Ganz anders war es dann bei John Francis Flynn. Nicht weniger gut besucht und weniger begeisternd, aber auf eine ganz andere Art. Traditionelle irische Musik, ruhig und bewusst vorgetragen. Sehr sehr sphärisch und fast schon hypnotisierend. Sakraler Soundteppich, gepaart mit seiner tiefen Stimme. Da fühlt man sich, wenn man die Augen schließt, wirklich in das Irland vor vielen Jahrhunderten zurückversetzt. Eine Musik, die den Körper durchströmt und zum Genießen ist. Das kann man von der Platte nicht so wahrnehmen wie hier live am Parcour. Wenn ihr die Möglichkeit habt den Mann zu sehen, tut es!
Wieder komplett anders ging es dann bei Sophie May weiter. Die junge Britin mit zuckersüßer, fast schon himmlischer Stimme verzauberte auf ihre Art das Publikum. Ruhige Lieder, die ganz klar von ihrer starken Stimme getragen werden und ein bisschen Julien Baker-Vibes versprühen. Einfach, reduziert, aber nicht weniger großartig. Den Versprecher mit Frankfurt anstatt Mannheim verzeihen wir mal. Da war wohl die sehr frühe Anreise aus London wohl schuld.
Back to the 60’s hies es dann bei Oracle Sisters. Dream Pop mit Surf Anleihen, der nichts neu,caber auch nichts schlecht macht. Für Fans des Genres sicher zu empfehlen und auch ein guter Live Gig. Aber im Vergleich zu den Acts davor und auch danach dann leider doch nichts, was lange im Gedächtnis bleibt.
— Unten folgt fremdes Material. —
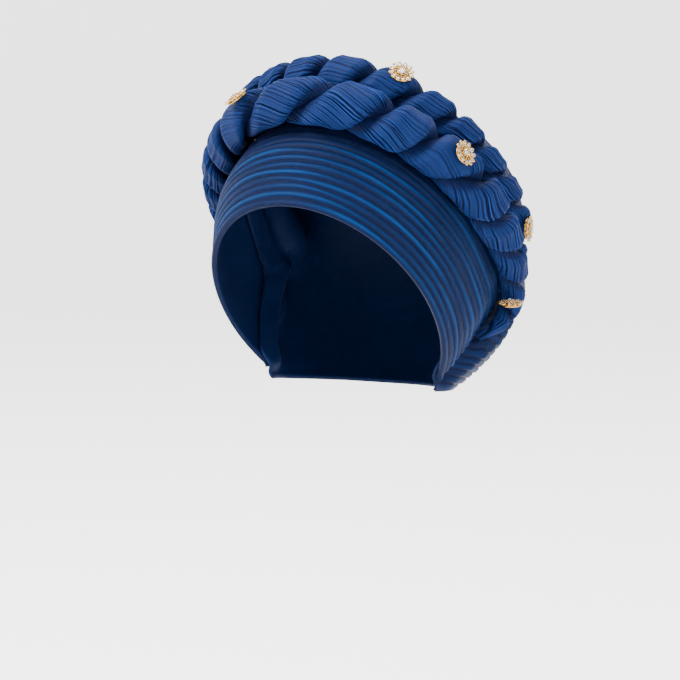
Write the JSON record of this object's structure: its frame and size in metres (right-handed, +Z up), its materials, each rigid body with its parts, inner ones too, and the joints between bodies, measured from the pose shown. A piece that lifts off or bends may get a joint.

Last but not least dann der musikalische Abschluss auf der Parcours D’Amour mit Mario Batkovic. Was für ein Abschluss! Neoklassik mit Akkordeon. Wir waren und sind auch heute noch erstaunt, begeistert und überrascht, was man aus diesem Instrument herausholen kann. Man hat hier stellenweise das Gefühl ein Klavier, eine Geige oder Gitarre ist auch noch auf der Bühne. Mario Batkovic versteht es, alles aus diesem Instrument herauszuholen. Mehr als wir gedacht hätten, dass dies überhaupt möglich wäre. Unglaublich stark und abwechslungsreich, einfach großartig hoch Zehn. Unbedingt mal ansehen und ein wunderbarer Abschluss dieses Festivaltages am Parcours D’Amour.
Arena Bühne
Ja, wir gebens ja zu, es hat aus Eimern geschüttet. Liebe Agit Pop, lieber Nils Keppel, verzeiht uns bitte unsere Abwesenheit. Beim nächsten Mal dann! Chalk wiederum ließen wir uns natürlich nicht entgehen. Die Belfaster Urgewalt zaubert mir (Chris) als Post-Punk-Enthusiast nicht nur einmal ein Lächeln in die Magengrube. Wir Österreicher sagen liebevoll ja oft „Gschroa“ zu dieser musikalischen Explosion. Das ist eine Freude, diese Wut, das Hadern, Zweifeln und verbundene Erinnerungen in dieser Intensität zu spüren. Kein Wunder, dass Idles und Co. Chalk auf ihre Runs einladen. Persönliche Entdeckung des Festivals – und hey, shut up and take my money, wenns um eine Platte geht!
Leider schien heuer irgendein Fluch über den versprochenen Floorshows zu liegen. Mussten doch Fat Dog medizinisch bedingt ihren Gig am Maifeld Derby leider absagen. So ein Scheiß aber auch – gute Besserung! So wurden Iedereen kurzerhand wieder „hochverlegt“, wie man so gerne sagt, und bespielten den letzten Samstagsslot auf der Arena-Stage. Und wie sie das taten. Das Power-Duo macht hier keine Gefangenenen, und „Ich Brenne Lichterloh“ steht nicht nur für die neue Platte, sondern auch für das, was sich sonst so im Rahmen dieses Gigs tat. Moshpits, nennen wirs mal „Spaziergänge“ durch die Menge, und wie bei Zahn am Vortag die Bitte, doch bald im ranzigen Club um die Ecke aufzugeigen. Falls ihr mal nach Österreich kommt, meldet euch, liebe Iedereen!